Fermprobe pH electrodes exhibit a fairly predictable “lifetime vs. temperature” performance ratio. The higher the temperature, the shorter the life; and, the longer the duration of exposure to elevated temperature, the shorter the life. Maximum temperature advisable is 135°C.

For example:

• A Fermprobe may last 40 sterilization cycles at 121°C for 30minutes. (20 hours at 121°C)
• A Fermprobe may last 20 sterilization cycles at 121°C for 60minutes. (20 hours at 121°C)
• A Fermprobe may last 20 sterilization cycles at 135°C for 30minutes. (10 hours at 135°C)
• A Fermprobe may last 10 sterilization cycles at 135°C for 60minutes. (10 hours at 135°C)
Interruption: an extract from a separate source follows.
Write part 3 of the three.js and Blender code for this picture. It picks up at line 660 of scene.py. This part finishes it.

The actual service life attained will depend upon all other considerations, such as whether or not there is a CIP cycle (strong, hot caustics can dissolve the glass and the ceramic), whether or not the sensor is exposed to high pressure or fast flow rates, whether or not there are abrasives in the sample, etc.. Since there are so many variables and factors involved in determining electrode life, an operator can best determine the life for his particular vessel and set of conditions experimentally. By careful recording of when the electrodes are installed and a statistical analysis of typical life, one can determine the optimum number of cycles.
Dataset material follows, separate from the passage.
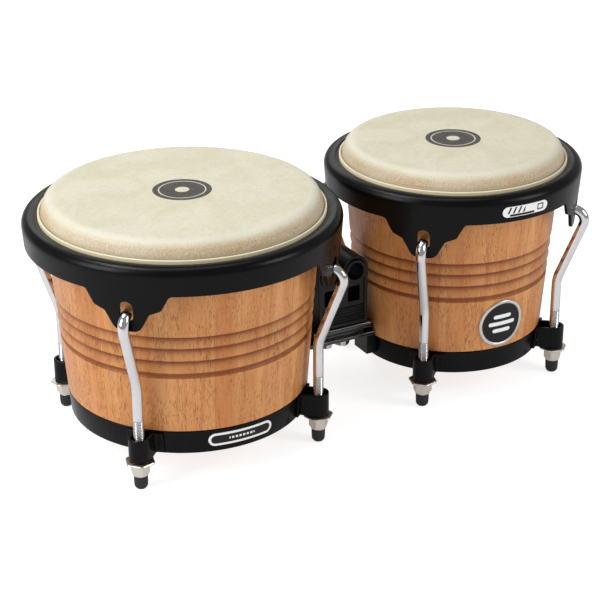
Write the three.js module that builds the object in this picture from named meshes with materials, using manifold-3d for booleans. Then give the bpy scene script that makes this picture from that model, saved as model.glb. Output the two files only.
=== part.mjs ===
// Bongo drums: a large and a small tapered wooden shell, held by brackets to a block between them.
// Each shell carries a rawhide head, a flesh hoop, a rolled rim with four slotted tabs, a bottom
// ring with four strap ears, and four tuning lugs: a hooked rod, a washer, a nut and a rubber tip.
// Millimetres, +Z up. The origin is the bottom centre of the bounding box, the drums stand on
// their rubber tips, the drum axes lie along X and the large drum is on the -X side.
import * as THREE from "three";
import { mergeVertices } from "three/addons/utils/BufferGeometryUtils.js";
import Module from "manifold-3d";

const wasm = await Module();
wasm.setup();

// ---------------------------------------------------------------- driving dimensions
const AXIS_SPACING = 240;
const SEGMENTS = 32; // facets round a drum; a lug direction always falls on an edge between two
const GAP = 0.3; // clearance between pieces that touch
const LOOSE_GAP = 0.5; // clearance where the facets of the two pieces don't line up

// Shell radius at the top of the bottom ring, the radius that head and rim are measured from, and
// the radius of the circle of tuning rods.
const LARGE = {
  name: "large",
  side: -1,
  shellRadius: 93.35,
  rimRadius: 90.1,
  rodCircle: 105.6,
};
const SMALL = {
  name: "small",
  side: 1,
  shellRadius: 76.95,
  rimRadius: 73.8,
  rodCircle: 90.1,
};
const LUG_ANGLES = [-135, -45, 45, 135];

// Shell: a cone that widens upwards, turned with three coves, each under a sharp ledge, and one
// plain groove below them.
const TAPER = 0.0746; // radius gained for each millimetre of height
const TAPER_DATUM = 41.1; // height at which shellRadius is stated
const SHELL_BOTTOM = 25.6;
const SHELL_WALL = 9.5;
const SHELL_SHOULDER = 172; // where the cone ends and the bearing edge begins
const COVES = { ledges: [101.4, 111.6, 121.1], depth: 1.3, drop: 1 };
const GROOVE = { bottom: 86.8, top: 91.6, depth: 1.7 };

// Rim: outer wall, rolled top and inner lip, with the tabs cut from the same wall.
const RIM_OFFSET = 30.3; // largest rim radius beyond rimRadius
const RIM_WIDEST = 176; // height of the largest radius
const RIM_LOWER_EDGE = 161.6;
const RIM_WALL = 2.6;
const TAB_BOTTOM = 132.5;
const TAB_OUTLINE = { tip: 7, side: 12, neck: 16.5, shoulder: 25.5, root: 31 }; // half widths
const SLOT = { width: 10, bottom: 140.8, top: 156 };

// Bottom ring, let into the foot of the shell, and its ears.
const RING_BOTTOM = 22.9;
const RING_TOP = 41.9;
const RING_WALL = 2.0;
const RING_LIP = 9; // width of the ledge under the shell
const EAR = { halfWidth: 8.2, wall: 2.4, bottom: 23.4, top: 42 };
const EAR_FLANGE = { halfWidth: 14, thickness: 1.4, bottom: 24.6, top: 40 };

// Tuning rod, washer, nut and rubber tip.
const ROD_RADIUS = 4;
const ROD_FOOT = 3.6; // lowest point of the rod, inside the rubber tip
const ROD_BEND = 84; // height at which the rod starts to lean outwards
const ROD_LEAN = THREE.MathUtils.degToRad(20.6);
const HOOK = { radius: 9, centreHeight: 136.6, reachPastRodCircle: 4 };
const WASHER = { bottom: 20.2, top: 23, rim: 21.4, corner: 11.8, underCorner: 8.6 };
const NUT = { bottom: 10.8, top: 19.9, acrossFlats: 13 };
const BORE = 4.6; // bore of the washer and the nut
const FOOT = { top: 10.4, radius: 5.3, flat: 3, bore: 4.4 };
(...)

There is a normal variance in electrode life and most operators of production vessels will search out a number, perhaps 10 cycles, that gives them a maximum confidence in the ability to run a cycle without failure. It is a helpful exercise to take the cost of the electrode and divide it by the number of cycles, then look at this “cost per cycle” to see if it is justifiable for a particular product.

The white crystals you may find on your electrode are formed by the potassium chloride (KCI) in the electrode storage solution. The crystals will not affect the electrode’s performance. Rinse the electrode with DI water and proceed as usual.